LE PORTRAIT. Un an après, l’égérie des Manifs pour Tous, Frigide Barjot, redémarre à zéro.
Le moindre bout de table croule sous les journaux, les dossiers, les affiches. La pièce sert de bureau à Frigide Barjot – un pseudonyme, bien sûr – mais aussi de boudoir et de studio presse. Peut-être même de chapelle, avec ces statuettes de la Vierge qui veillent sur elle. Sur les cartons qui s’empilent, la mention «Manif pour Tous» renvoie à l’année dernière quand, de janvier à mai, le pays a vécu au rythme des grands cortèges de rue contre le mariage homosexuel. «Un rassemblement unique du peuple de France», continue de s’enthousiasmer l’égérie du mouvement qui garde en tête «l’atmosphère de fraternité et de bonheur» de ces journées-là. Les manifestations ne partent pas de rien. Dans «Qui suis-je pour juger ?», Frigide Barjot raconte comment, dès 2011, elle perçoit l’attente d’une partie de la population : «Pour présenter Confessions d’une catho branchée, j’avais parcouru la France, toujours hébergée chez des particuliers. Des familles chrétiennes qui transmettent leurs valeurs de génération en génération, sans faire de bruit. Elles avaient le sentiment de ne pas être représentées. Je sentais leur inquiétude pour l’avenir des enfants».
Plus d’un an avant les manifs, elle lance sur internet une déclaration appelant à remettre l’humain au cœur de la politique et à promouvoir «l’accueil de l’humain le plus faible». Puis demande aux candidats à la présidentielle de s’engager «pour la famille durable. Alors qu’elle a soutenu Ségolène Royal cinq ans plus tôt, face au programme «de bouleversement sociétal de François Hollande», elle choisit Nicolas Sarkozy en 2012. Et dès l’élection du candidat socialiste lance «la résistance sur Facebook».
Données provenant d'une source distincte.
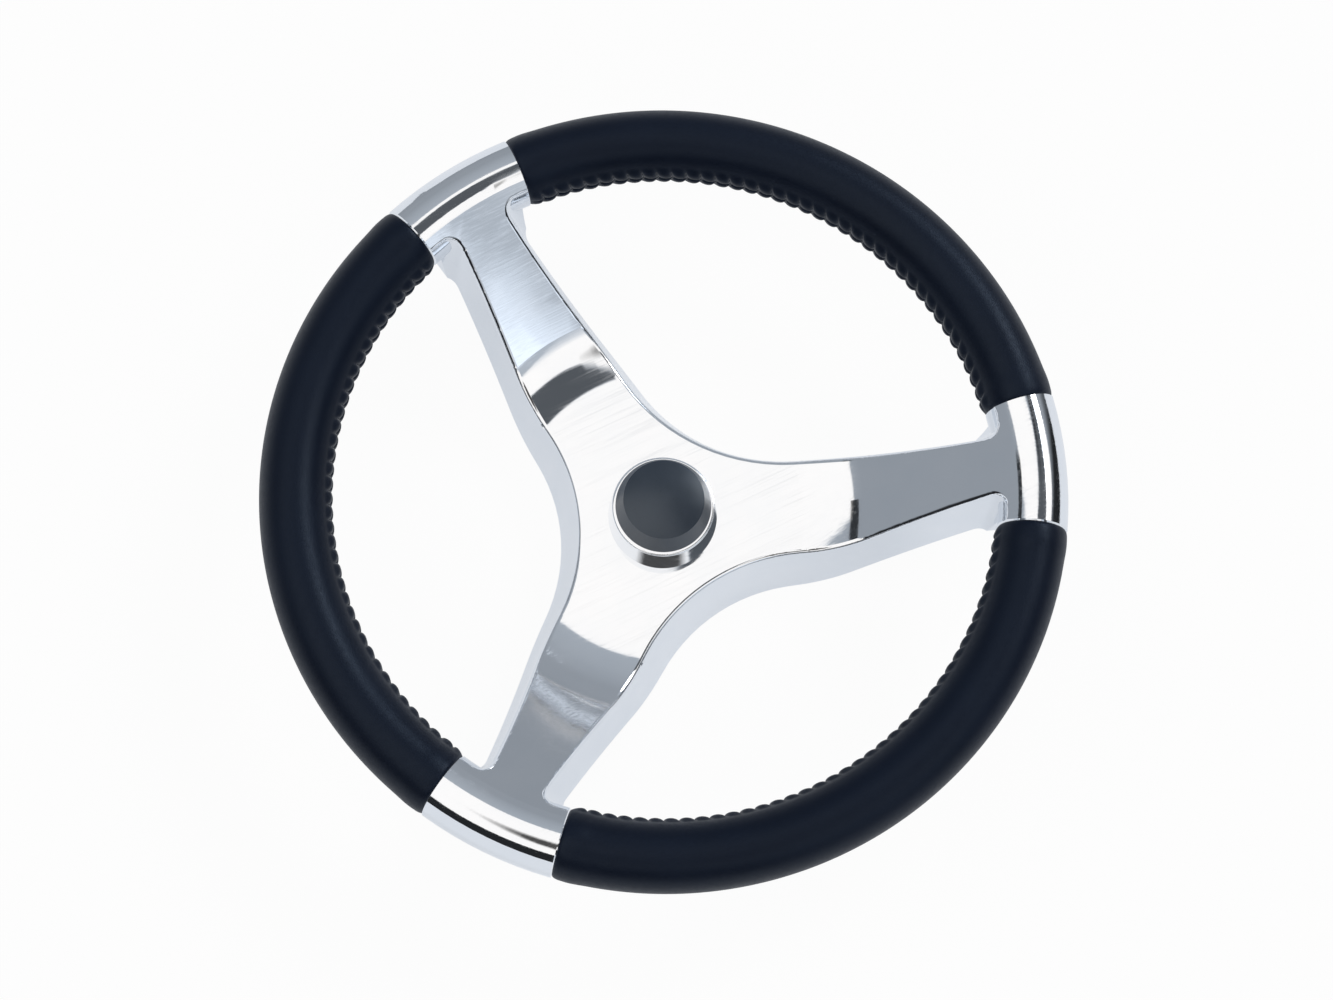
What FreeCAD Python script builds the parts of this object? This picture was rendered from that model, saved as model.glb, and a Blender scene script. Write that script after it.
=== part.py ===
import FreeCAD, Part
import math
import os

from FreeCAD import Vector

# Stainless three-spoke boat steering wheel with stitched leather grips.
# Lengths are millimetres. The wheel lies face up on its hub: +Z is the shaft axis towards the
# helmsman, the origin is the centre of the hub's back face and the first spoke points along +X.

# Rim and grips
WHEEL_DIAMETER = 343.0
RIM_WIDTH = 29.8
RIM_DEPTH = 32.0
RIM_CROWN_RADIUS = 14.2
RIM_CORE_DIAMETER = 16.0
LEATHER_THICKNESS = 1.3
GLUE_GAP = 0.1
GRIP_END_GAP = 0.3
GRIP_END_ROUNDING = 1.0

# Hub and spokes, sizes along the shaft and on the front face
SPOKE_COUNT = 3
HUB_DEPTH = 27.5
DISH = 40.8
SPOKE_RISE_ANGLE = 37.5
SPOKE_BEND_RADIUS = 47.0
SPOKE_DEPTH_AT_RIM = 30.5
SPOKE_BACK_ANGLE = 34.5
BACK_BEND_RADIUS = 45.0
SPOKE_ROOT_RADIUS = 60.0
SPOKE_ROOT_WIDTH = 40.8
SPOKE_ROOT_DRAFT = 16.3
SPOKE_TIP_WIDTH = 24.0
SPOKE_TIP_DRAFT = 10.5
WAIST_RADIUS = 84.0
CORNER_RADIUS = 6.0
FRONT_EDGE_RADIUS = 2.0

# Rim sleeves, where the spokes meet the rim
SLEEVE_HALF_ANGLE = 9.9
SLEEVE_WALL_SETBACK = 2.3
SLEEVE_WALL_DRAFT = 4.4
SLEEVE_WALL_DEPTH = 14.0
SLEEVE_OVERLAP = 1.0

# Hollow back of the casting
SIDE_WALL = 4.0
FRONT_PLATE = 4.5
TIP_WALL = 7.0
POCKET_CORNER_RADIUS = 4.0
RIB_THICKNESS = 4.0
RIB_SETBACK = 7.0

# Shaft socket: standard 3/4 in marine taper, one inch per foot, with a 3/16 in key
TAPER_LARGE_DIAMETER = 19.05
TAPER_RATIO = 1.0 / 12.0
KEY_WIDTH = 4.76
KEY_SLOT_DEPTH = 2.4
BOSS_DIAMETER = 42.0
NUT_RECESS_DIAMETER = 29.0
NUT_RECESS_DEPTH = 3.6

# Hub cap: a turned collar pressed on the hub's spigot and a moulded cap pushed into it
SPIGOT_DIAMETER = 35.0
SPIGOT_HEIGHT = 6.0
PRESS_GAP = 0.05
COLLAR_BASE_DIAMETER = 47.4
COLLAR_TOP_DIAMETER = 44.2
COLLAR_HEIGHT = 15.5
COLLAR_LIP_RADIUS = 0.9
CAP_SHADOW_GAP = 0.3
CAP_DIAMETER = 42.0
CAP_CREASE_DIAMETER = 34.8
CAP_RISE = 11.0
CAP_CROWN = 2.2
CAP_WALL = 2.2
CAP_EDGE_RADIUS = 0.8
CAP_SKIRT_LENGTH = 8.5
CAP_SKIRT_CLEARANCE = 0.3
O_RING_SECTION = 2.0
O_RING_RUNNING_GAP = 0.05

# Seam along the inside of each grip
SEAM_GROOVE_DIAMETER = 1.8
THREAD_DIAMETER = 1.3
THREAD_SINK = 0.35

# Places that follow from the sizes above
AXIS = Vector(0, 0, 1)
ORIGIN = Vector(0, 0, 0)
SECTOR = 360.0 / SPOKE_COUNT
RIM_RADIUS = (WHEEL_DIAMETER - RIM_WIDTH) / 2
RIM_HALF_WIDTH = RIM_WIDTH / 2
RIM_HALF_DEPTH = RIM_DEPTH / 2
RIM_Z = HUB_DEPTH + DISH
RIM_INNER_RADIUS = RIM_RADIUS - RIM_HALF_WIDTH
ROOT_DRAFT = math.tan(math.radians(SPOKE_ROOT_DRAFT))
TIP_DRAFT = math.tan(math.radians(SPOKE_TIP_DRAFT))
WALL_DRAFT = math.tan(math.radians(SLEEVE_WALL_DRAFT))
SPOKE_RISE = math.tan(math.radians(SPOKE_RISE_ANGLE))
BACK_RISE = math.tan(math.radians(SPOKE_BACK_ANGLE))
GRIP_HALF_ANGLE = SECTOR / 2 - SLEEVE_HALF_ANGLE - math.degrees(GRIP_END_GAP / RIM_RADIUS)
GRIP_NAMES = ["upper_right", "left", "lower_right"]
OVERCUT = 1.0
TOUCHING = 0.01


def polar(radius, degrees, z=0.0):
    """Point at a radius and an angle about the shaft axis."""
    angle = math.radians(degrees)
    return Vector(radius * math.cos(angle), radius * math.sin(angle), z)


def below(point):
    """Mirror image of a point across the first spoke's centre line."""
    return Vector(point.x, -point.y, point.z)


def straight(start, end):
    return Part.LineSegment(start, end).toShape()


def curved(start, middle, end):
    return Part.Arc(start, middle, end).toShape()


def closed_polygon(points):
    return Part.makePolygon(points + points[:1])


def turned(profile, start_angle=0.0, swept_angle=360.0):
    """Solid of revolution of a wire or face that stands in the radius-height plane."""
    face = profile.Faces[0] if profile.Faces else Part.Face(profile)
    return face.rotated(ORIGIN, AXIS, start_angle).revolve(ORIGIN, AXIS, swept_angle)


def around(shape):
    """One copy of a shape for each spoke."""
    return [shape.rotated(ORIGIN, AXIS, number * SECTOR) for number in range(SPOKE_COUNT)]


def tangent_bend(foot, rise_angle, radius):
    """Arc that leads from a level line into one that climbs outwards from a foot point."""
    half = math.radians(rise_angle / 2)
    start = Vector(foot.x - radius * math.tan(half), 0, foot.z)
    middle = start + Vector(math.sin(half), 0, 1 - math.cos(half)) * radius
    end = start + Vector(math.sin(2 * half), 0, 1 - math.cos(2 * half)) * radius
    return start, middle, end


def flank_radius():
    """Radius of the rim section's inner and outer flanks, which run into its crowns."""
    crown_centre = RIM_HALF_DEPTH - RIM_CROWN_RADIUS
    numerator = RIM_HALF_WIDTH ** 2 + crown_centre ** 2 - RIM_CROWN_RADIUS ** 2
    return numerator / (2 * (RIM_HALF_WIDTH - RIM_CROWN_RADIUS))


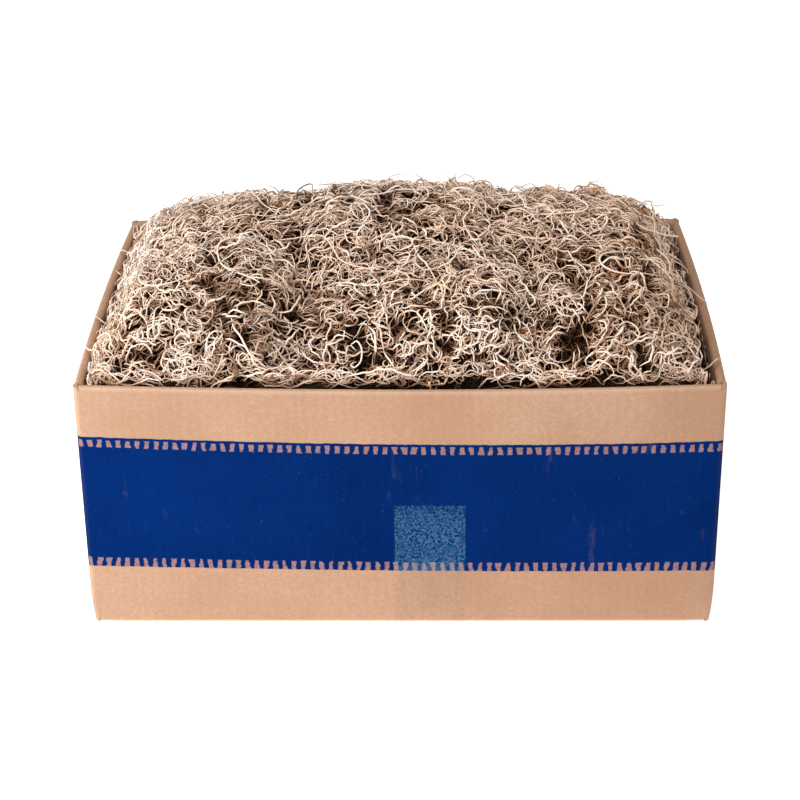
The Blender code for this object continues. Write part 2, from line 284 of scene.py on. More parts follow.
def kraft_layers(graph, place, along, light, dark):
    """Liner colour with soft patches, fibres, dark flecks and the lines of the flutes."""
    patches = graph.noise(place, 9.0, 4.0, 0.6)
    fibres = graph.noise(graph.mapped(place, (260.0, 260.0, 1500.0)), 1.0, 3.0, 0.7)
    flecks = graph.noise(place, 620.0, 2.0, 0.6)
    mottle = graph.noise(place, 430.0, 4.0, 0.8)
    ridges = flutes(graph, along)
    tone = graph.layered(
        graph.mix(graph.step(patches, 0.35, 0.68), light, dark),
        (fibres, 0.30, 0.78, 0.34, scaled(dark, 0.72)),
        (mottle, 0.36, 0.68, 0.44, scaled(dark, 0.74)),
        (mottle, 0.42, 0.26, 0.12, (0.78, 0.55, 0.40)),
        (flecks, 0.70, 0.80, 0.45, (0.16, 0.085, 0.045)),
        (flecks, 0.28, 0.18, 0.18, (0.80, 0.62, 0.46)),
        (ridges, -1.0, 1.0, 0.05, scaled(dark, 0.70)),
    )
    return tone, fibres * 0.35 + ridges * 0.16, fibres, patches


def finish_board(graph, tone, height, fibres, crease_wear_and_highlight, shine=0.10, cover=None):
    """Lighter creases, partly rubbed wear and partly a painted highlight on the folds, roughness
    and relief of a board. cover is where ink lies on it.
    """
    # The crease attribute lightens the folds: partly rubbed wear, partly a painted highlight.
    rub_and_highlight = graph.attribute("crease", "Fac")
    rough = graph.step(fibres, 0.2, 0.8, 0.68, 0.86)
    if cover is not None:
        rub_and_highlight = rub_and_highlight * (1.0 - cover * 0.9)
        rough = rough - cover * 0.22
    rub_and_highlight = rub_and_highlight * graph.step(fibres, 0.25, 0.6, 0.55, 1.0)
    return graph.finish(graph.mix(rub_and_highlight, tone, crease_wear_and_highlight), rough, shine, height, 0.55, 0.00035)


def plain_kraft(name, light, dark, crease_wear_and_highlight):
    graph = Graph(name)
    along = graph.board_map()[0]
    tone, height, fibres, _ = kraft_layers(graph, graph.object_place(), along, light, dark)
    return finish_board(graph, tone, height, fibres, crease_wear_and_highlight)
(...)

On connait la suite, «le catho land», comme Frigide Barjot l’appelle va mobiliser «depuis des chrétiens de gauche jusqu’à très à droite. Et puis des protestants, des juifs et des musulmans». Chroniqueuse télé, communicante, elle n’a pas de réseau personnel. C’est un atout et une faiblesse. Très vite, elle devine les risque que la mobilisation soit «confisquée par les religieux fondamentalistes, les ultras. Dès fin 2012, on préparait déjà mon éviction et ma mise à l’écart». Un an après les grandes manifs, de fait, celle qui incarnait la protestation a dû se résoudre à créer une nouvelle association, l’Avenir pour Tous.
Son image de «catho branchée et déjantée» a peut-être fait peur. Son parcours de fêtarde colle mal avec ce qu’elle est aussi et surtout : une femme qui, pré-ado, a souffert de voir le couple de ses parents se déchirer. Qui a redécouvert la foi en fréquentant Notre-Dame de Paris, s’est sentie appelée par les paroles du Cardinal Lustiger, de Jean-Paul II, Benoît XVI et François – au point de lancer «Touche pas à mon Pape» en 2009 et de devenir fan de Lourdes et des Journées mondiales de la jeunesse.
Avec l’Avenir pour Tous, Frigide Barjot ne demande pas l’abrogation de la loi Taubira, mais sa révision «profonde» pour réserver le mariage aux hommes et aux femmes. Tout en ouvrant la possibilité d’une union civile égale en mairie entre homosexuels – ce que refusent ses anciens amis.
L’ancienne porte-parole se réclame à part égale de son enracinement dans la foi et de l’héritage républicain. Mariée et maman de deux adolescents, elle se sent «coincée» entre les jusqu’au-boutistes des deux bords. Dans la bataille, elle a beaucoup perdu : «Mes revenus, mon appartement, mes amis gays, mes endroits préférés de la nuit». Mais elle y a gagné l’arrachement qui la lie aux Français, «une affection populaire et réciproque». «Pendant les manifs et depuis, partout dans la rue, je n’ai rencontré que signes de gratitude et d’amitié… Aujourd’hui, cette relation est intacte. L’accusation d’homophobie en moins.»